- **Stated task**
Read the data and repeat it in full, exactly.

- **Supplied material**
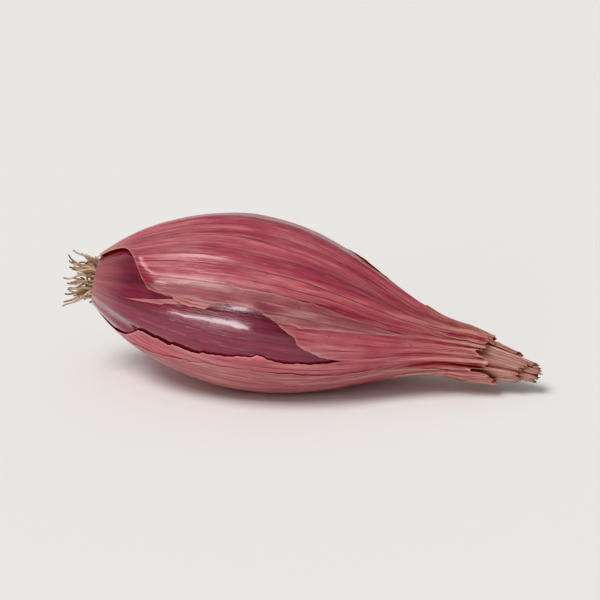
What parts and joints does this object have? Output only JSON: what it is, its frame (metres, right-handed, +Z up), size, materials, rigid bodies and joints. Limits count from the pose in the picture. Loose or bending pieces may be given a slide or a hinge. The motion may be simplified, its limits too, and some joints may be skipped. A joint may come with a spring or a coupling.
{
  "type": "pink shallot",
  "caption": "Plump pink bulb lying on its side, drawn out from a tuft of dried roots to a short pleated dry neck, with lengthwise ribs and a torn outer skin.",
  "frame": {"origin": "on the surface that the shallot rests on, under the middle of its box", "axes": "+X along the shallot from the roots to the dry neck, +Z up, -Y towards the front"},
  "size_m": [0.0642, 0.0242, 0.0228],
  "materials": {
    "pink_skin": "satin",
    "dry_sheath": "satin",
    "dried_root": "matte"
  },
  "bodies": {
    "root": {"bulb": "pink_skin", "dry_neck": "dry_sheath", "root_tuft": "dried_root"}
  },
  "joints": []
}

- **Full output**
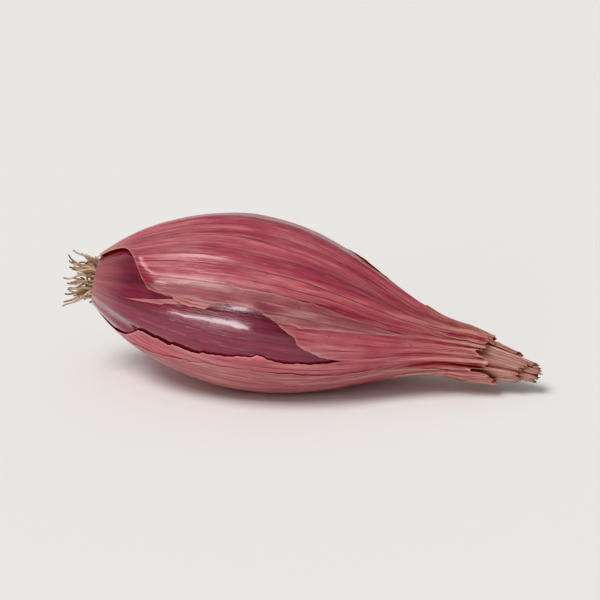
What parts and joints does this object have? Output only JSON: what it is, its frame (metres, right-handed, +Z up), size, materials, rigid bodies and joints. Limits count from the pose in the picture. Loose or bending pieces may be given a slide or a hinge. The motion may be simplified, its limits too, and some joints may be skipped. A joint may come with a spring or a coupling.
{
  "type": "pink shallot",
  "caption": "Plump pink bulb lying on its side, drawn out from a tuft of dried roots to a short pleated dry neck, with lengthwise ribs and a torn outer skin.",
  "frame": {"origin": "on the surface that the shallot rests on, under the middle of its box", "axes": "+X along the shallot from the roots to the dry neck, +Z up, -Y towards the front"},
  "size_m": [0.0642, 0.0242, 0.0228],
  "materials": {
    "pink_skin": "satin",
    "dry_sheath": "satin",
    "dried_root": "matte"
  },
  "bodies": {
    "root": {"bulb": "pink_skin", "dry_neck": "dry_sheath", "root_tuft": "dried_root"}
  },
  "joints": []
}